WHAT IS NEEDED
Begin at the line that contains "the door's corner.", stop after the line that contains "obj.parent = empty", and reproduce only that span, unaltered.

— BEGIN SUPPLIED ENTRIES —

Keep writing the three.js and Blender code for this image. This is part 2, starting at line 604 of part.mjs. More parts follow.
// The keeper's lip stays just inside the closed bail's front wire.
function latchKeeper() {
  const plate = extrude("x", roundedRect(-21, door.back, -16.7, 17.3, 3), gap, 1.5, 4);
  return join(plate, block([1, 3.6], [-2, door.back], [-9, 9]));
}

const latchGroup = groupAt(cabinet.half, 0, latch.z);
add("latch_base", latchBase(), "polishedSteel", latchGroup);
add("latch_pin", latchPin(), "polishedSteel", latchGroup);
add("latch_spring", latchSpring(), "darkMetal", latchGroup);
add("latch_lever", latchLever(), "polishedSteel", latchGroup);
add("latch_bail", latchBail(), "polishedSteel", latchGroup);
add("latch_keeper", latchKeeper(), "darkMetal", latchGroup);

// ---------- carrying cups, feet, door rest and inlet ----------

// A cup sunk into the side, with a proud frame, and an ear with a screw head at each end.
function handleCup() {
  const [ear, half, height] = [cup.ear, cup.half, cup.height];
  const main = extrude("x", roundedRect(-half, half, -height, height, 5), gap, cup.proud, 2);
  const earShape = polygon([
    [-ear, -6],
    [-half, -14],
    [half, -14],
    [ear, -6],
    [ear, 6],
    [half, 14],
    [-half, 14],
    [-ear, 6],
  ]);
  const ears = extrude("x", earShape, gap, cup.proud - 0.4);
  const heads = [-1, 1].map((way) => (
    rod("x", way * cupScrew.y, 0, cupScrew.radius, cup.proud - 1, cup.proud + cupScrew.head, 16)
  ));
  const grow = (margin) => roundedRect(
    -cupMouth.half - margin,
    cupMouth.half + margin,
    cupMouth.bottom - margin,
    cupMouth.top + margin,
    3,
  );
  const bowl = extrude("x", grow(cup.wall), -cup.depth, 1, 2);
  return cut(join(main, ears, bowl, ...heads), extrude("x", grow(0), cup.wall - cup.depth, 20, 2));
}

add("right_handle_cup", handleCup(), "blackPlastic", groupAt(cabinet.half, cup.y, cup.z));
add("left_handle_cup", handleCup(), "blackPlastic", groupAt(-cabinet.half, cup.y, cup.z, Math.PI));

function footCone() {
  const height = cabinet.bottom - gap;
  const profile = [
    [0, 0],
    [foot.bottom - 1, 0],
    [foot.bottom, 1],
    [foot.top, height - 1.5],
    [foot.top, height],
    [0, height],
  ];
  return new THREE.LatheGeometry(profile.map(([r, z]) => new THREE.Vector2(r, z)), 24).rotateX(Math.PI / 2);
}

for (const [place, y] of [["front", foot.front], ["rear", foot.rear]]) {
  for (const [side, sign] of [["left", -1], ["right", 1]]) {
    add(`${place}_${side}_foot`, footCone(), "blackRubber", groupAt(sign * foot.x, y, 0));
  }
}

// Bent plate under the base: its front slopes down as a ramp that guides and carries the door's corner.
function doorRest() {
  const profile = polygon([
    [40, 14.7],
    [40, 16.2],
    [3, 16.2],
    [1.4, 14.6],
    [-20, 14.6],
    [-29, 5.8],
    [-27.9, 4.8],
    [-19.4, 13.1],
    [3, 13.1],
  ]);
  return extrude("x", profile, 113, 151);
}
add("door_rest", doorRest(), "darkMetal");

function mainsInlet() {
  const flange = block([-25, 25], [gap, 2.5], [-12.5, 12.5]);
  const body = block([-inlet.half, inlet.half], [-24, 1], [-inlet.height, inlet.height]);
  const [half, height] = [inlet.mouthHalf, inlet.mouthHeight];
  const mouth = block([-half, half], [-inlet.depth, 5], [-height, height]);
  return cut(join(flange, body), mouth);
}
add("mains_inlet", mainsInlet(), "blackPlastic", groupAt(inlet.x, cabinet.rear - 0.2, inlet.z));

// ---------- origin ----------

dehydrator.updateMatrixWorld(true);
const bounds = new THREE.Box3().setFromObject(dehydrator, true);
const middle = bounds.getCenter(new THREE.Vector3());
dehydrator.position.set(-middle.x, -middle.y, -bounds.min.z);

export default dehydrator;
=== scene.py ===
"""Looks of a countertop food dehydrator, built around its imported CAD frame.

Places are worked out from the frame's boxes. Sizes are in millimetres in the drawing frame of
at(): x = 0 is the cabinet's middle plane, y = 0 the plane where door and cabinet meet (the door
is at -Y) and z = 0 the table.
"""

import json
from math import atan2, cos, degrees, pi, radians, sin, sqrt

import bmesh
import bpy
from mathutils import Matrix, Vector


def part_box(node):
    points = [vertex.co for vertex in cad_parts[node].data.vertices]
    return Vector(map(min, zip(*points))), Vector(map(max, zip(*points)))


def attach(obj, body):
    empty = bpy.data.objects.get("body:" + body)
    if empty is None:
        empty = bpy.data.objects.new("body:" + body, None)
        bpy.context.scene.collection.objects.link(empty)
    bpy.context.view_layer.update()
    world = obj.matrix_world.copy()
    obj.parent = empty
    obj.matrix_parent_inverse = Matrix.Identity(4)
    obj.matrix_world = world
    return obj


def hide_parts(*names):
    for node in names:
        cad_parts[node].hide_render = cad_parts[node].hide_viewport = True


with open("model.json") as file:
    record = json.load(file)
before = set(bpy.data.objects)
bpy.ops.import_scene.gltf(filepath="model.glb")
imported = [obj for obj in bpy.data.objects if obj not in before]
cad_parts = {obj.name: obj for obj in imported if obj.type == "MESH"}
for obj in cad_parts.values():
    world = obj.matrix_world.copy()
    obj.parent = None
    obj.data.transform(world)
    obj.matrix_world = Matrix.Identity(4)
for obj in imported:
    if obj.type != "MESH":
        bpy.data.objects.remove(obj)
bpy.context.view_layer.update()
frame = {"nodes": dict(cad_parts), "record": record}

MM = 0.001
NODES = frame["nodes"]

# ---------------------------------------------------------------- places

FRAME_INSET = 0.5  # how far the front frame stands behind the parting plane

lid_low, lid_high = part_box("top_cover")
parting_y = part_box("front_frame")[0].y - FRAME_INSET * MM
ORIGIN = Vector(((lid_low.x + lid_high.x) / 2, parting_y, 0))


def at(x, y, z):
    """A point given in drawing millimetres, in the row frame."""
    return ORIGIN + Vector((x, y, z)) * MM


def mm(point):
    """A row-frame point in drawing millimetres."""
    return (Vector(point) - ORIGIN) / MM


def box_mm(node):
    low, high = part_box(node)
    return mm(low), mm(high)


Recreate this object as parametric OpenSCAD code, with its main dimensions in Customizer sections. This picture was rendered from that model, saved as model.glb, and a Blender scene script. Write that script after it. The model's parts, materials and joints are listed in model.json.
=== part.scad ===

— END SUPPLIED ENTRIES —

TASK OUTPUT
// Bent plate under the base: its front slopes down as a ramp that guides and carries the door's corner.
function doorRest() {
  const profile = polygon([
    [40, 14.7],
    [40, 16.2],
    [3, 16.2],
    [1.4, 14.6],
    [-20, 14.6],
    [-29, 5.8],
    [-27.9, 4.8],
    [-19.4, 13.1],
    [3, 13.1],
  ]);
  return extrude("x", profile, 113, 151);
}
add("door_rest", doorRest(), "darkMetal");

function mainsInlet() {
  const flange = block([-25, 25], [gap, 2.5], [-12.5, 12.5]);
  const body = block([-inlet.half, inlet.half], [-24, 1], [-inlet.height, inlet.height]);
  const [half, height] = [inlet.mouthHalf, inlet.mouthHeight];
  const mouth = block([-half, half], [-inlet.depth, 5], [-height, height]);
  return cut(join(flange, body), mouth);
}
add("mains_inlet", mainsInlet(), "blackPlastic", groupAt(inlet.x, cabinet.rear - 0.2, inlet.z));

// ---------- origin ----------

dehydrator.updateMatrixWorld(true);
const bounds = new THREE.Box3().setFromObject(dehydrator, true);
const middle = bounds.getCenter(new THREE.Vector3());
dehydrator.position.set(-middle.x, -middle.y, -bounds.min.z);

export default dehydrator;
=== scene.py ===
"""Looks of a countertop food dehydrator, built around its imported CAD frame.

Places are worked out from the frame's boxes. Sizes are in millimetres in the drawing frame of
at(): x = 0 is the cabinet's middle plane, y = 0 the plane where door and cabinet meet (the door
is at -Y) and z = 0 the table.
"""

import json
from math import atan2, cos, degrees, pi, radians, sin, sqrt

import bmesh
import bpy
from mathutils import Matrix, Vector


def part_box(node):
    points = [vertex.co for vertex in cad_parts[node].data.vertices]
    return Vector(map(min, zip(*points))), Vector(map(max, zip(*points)))


def attach(obj, body):
    empty = bpy.data.objects.get("body:" + body)
    if empty is None:
        empty = bpy.data.objects.new("body:" + body, None)
        bpy.context.scene.collection.objects.link(empty)
    bpy.context.view_layer.update()
    world = obj.matrix_world.copy()
    obj.parent = empty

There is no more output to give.